9. Embrace Documentation

You may have flashbacks of writing book reports in high school, but maintaining documentation on your network is the easiest way to ensure you’re following best practices, tracking changes and creating the means to troubleshoot effectively. As we layer on more technology and applications, documentation will increase in significance. Embrace it, live it, love it, do it. Twenty minutes of documentation now, even if you feel you don’t have 20 minutes to spare, may save you 20 hours down the road.

Do these rules resonate with you? Are there any you would add to the list? Please add your comments below.

[Find out how to eliminate unnecessary network traffic, ensure you get the throughput you paid for, and rid the network of packet loss in "11 Things You Can Do When You Get Back to the Office to Improve Network Performance." at Interop New York Sept. 30-Oct. 4. Register today!]


Network Design Basics

I'm currently taking a network infrastructure basics course and the 1st assignment is a network design project. Is there a resource for network design that isn't guessing? I often feel these assignment are so vague that there is no "right" answer. :/

Great Tips
This an excellent article! I have shared it with quite a few people just because of the simplicity of it and how easy it is to read. Thank you
Been a while, but for SDN this needs to be mentioned....

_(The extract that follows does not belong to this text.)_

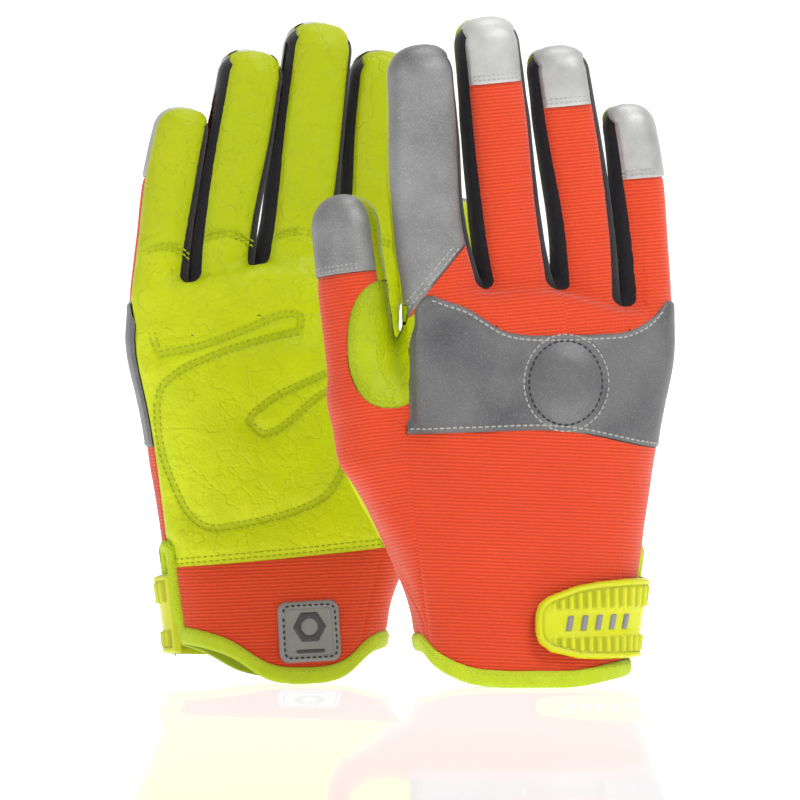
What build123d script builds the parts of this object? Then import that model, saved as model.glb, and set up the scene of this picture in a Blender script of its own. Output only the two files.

It has been a while since I have seen this; however, a lot of these are simply not "immutable laws". I could get into picking this to pieces; however, I am going to pick on #3 because it flies in the face of current best practices for reducing broadcast domains, eliminating spanning-tree, and all but opposite of design for SDN.

Routing at the edge is far superior than layer 2 at the edge with routing at the core. Not only is this applicable in the Data Center this is applicable in the enterprise network. For one obvious reason, reducing the broadcast domain to smaller segments, isolating spanning-tree to smaller, more local segments, and utilizing more industry standard ECMP algorithms to avoid the ugly "polarizing" nature of layer 2 port-channel hashing (all because you bundle 4 10GbE links doesn't mean you have 40GbE available bandwidth).

Also, with layer 3 designs, both DC and enterprise, your VLANs become locally significant; thus, you can reuse VLAN IDs and implement more standard "cut-n-paste" deployments without worrying about duplicate VLAN IDs. Also, you're preventing spanning-tree loops from taking out your entire network when your DC or campus network is interconnected at layer 2. Layer 3 is also VERY predictable, especially when sticking to link-state routing protocols like OSPF and IS-IS or the slow, but trusty, BGP routing protocol. If you have a failure in your layer 2 environment, are you positive what the next step your network will take following a topology change?

Finally, SDN, especially with NSX, where you've made the network layer a commodity and not a differentiated service, is reliant on layer 3 because of all the aforementioned benefits and scalability of layer 3.

For the longest time we have tried to extend layer 2 using all types of technology to reduce spanning-tree and its many headaches. First we had overlays, such as NVGRE and OTV, with OTV winning the contest for layer 2 extensions and for DCI over a standard layer 3 link. Then came SDN, namely, VXLAN, and now we've reduced layer 2 to a virtual overlay segment which rides over a, GASP, a collapsed CLOS layer 3 environment!

I think the industry has spoken on #3, routing wherever possible is the way to go because the additional configuration required to get OSPF running is minimal at best but provides an overwhelming number of benefits to any network, DC or campus. If the "complexity" argument is used I would say you're guilty of of the Appeal to Complexity fallacy and not taking into consideration most switch vendors offer excellent OSPF deployment best practices and training on the protocol. Also, #2 mentions SDN but mentions only layer 2, which is entirely irrelevant in a SDN environment using VXLAN.

Thus, I propose these are not "immutable laws" and should just be "Guidelines for largely layer 2 networks" because #3 basically brings it all together to name this article as such.